Thursday, February 23, 2017

Bromance Part I

After a vocab quiz (2) and a vocab review (4), we spent the hour discussing Robert Walton and Victor Frankenstein, or the bromance that has formed from their like obsessions, ambitions, and insecurities. As noted, Walton wants notoriety from his singular exploration northward. As the letters progress, we see another side of Walton: a closet literary loving poet, a man with beliefs of fate, a vulnerable lone figure searching for a buddy, Fortunately, by the time letter four arrives, Walton has found a similar figure of madness: hello, Victor!

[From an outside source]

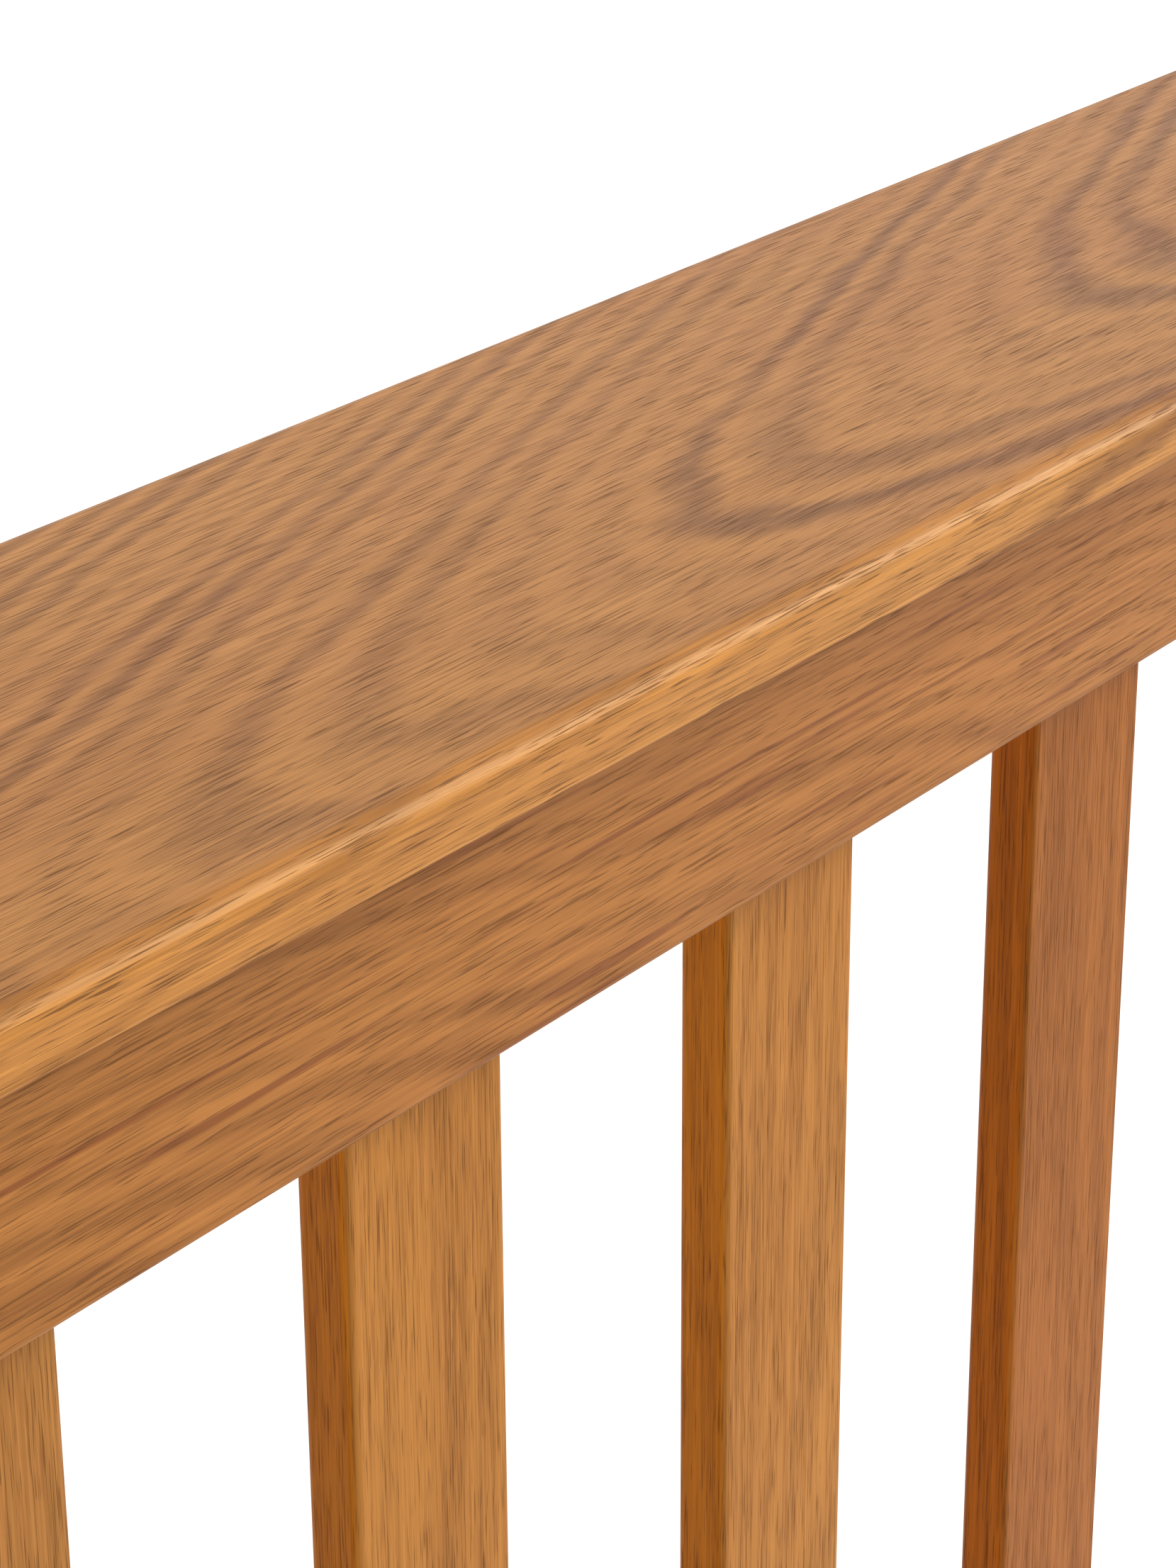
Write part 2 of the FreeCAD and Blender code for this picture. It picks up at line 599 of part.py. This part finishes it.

As their interlocutions expand beyond formalities, we find Victor, brotherless and friendless, attempting to counsel Walton on his obsessions and, on a side note, find absolution for his own god-like ambitions. So, why do we have this opening part with Walton and Victor? To add to the mystery? To dangle a carrot that Victor's story, while nearing its end, has still not reached a conclusion? To make this a moral for the reader and not just for Walton? In both classes, we discussed Victor as a Byronic hero, and Noah mentioned that Walton sure seems a lot like Shelley. Inspiration from the Swiss travels and the infamous storytelling competition?

For homework, read chapters 1-4. Each of you has a minor character and you will create a chart - akin to the Walton/Victor assignment - highlighting quotes reflecting the character and analysis of characterization. Abigail S., you are to create a character chart for Henry Clerval; Maddi, you are to create a character chart for Victor's father.

And, today is the anniversary of one of the greatest losses our literary world has had to suffer: the death of my beloved Keats. As you are quite aware, Keatsy suffered from tuberculosis and spent the last years of his life suffering through blood, pain, heartbreak, and Shelley's fondness for his poetry. (O.k. I admit "suffering" does not fit the adulation Shelley had for this Adonais, but you know I am not a Shelley fan - even if he had a copy of Keats poetry on his person when his body was found after that ill-advised pleasure cruise.) Here is an article celebrating the beauty of my Keats: https://wordsworth.org.uk/blog/2016/08/18/picturing-john-keats/. Oftentimes, he is presented as a frail weakling awaiting the return of Fanny. However, this blog gives another perspective, one of Keats as a young man of dynamic power, beauty, and truth (yep, that was an allusion for all of you Romantic poet fans).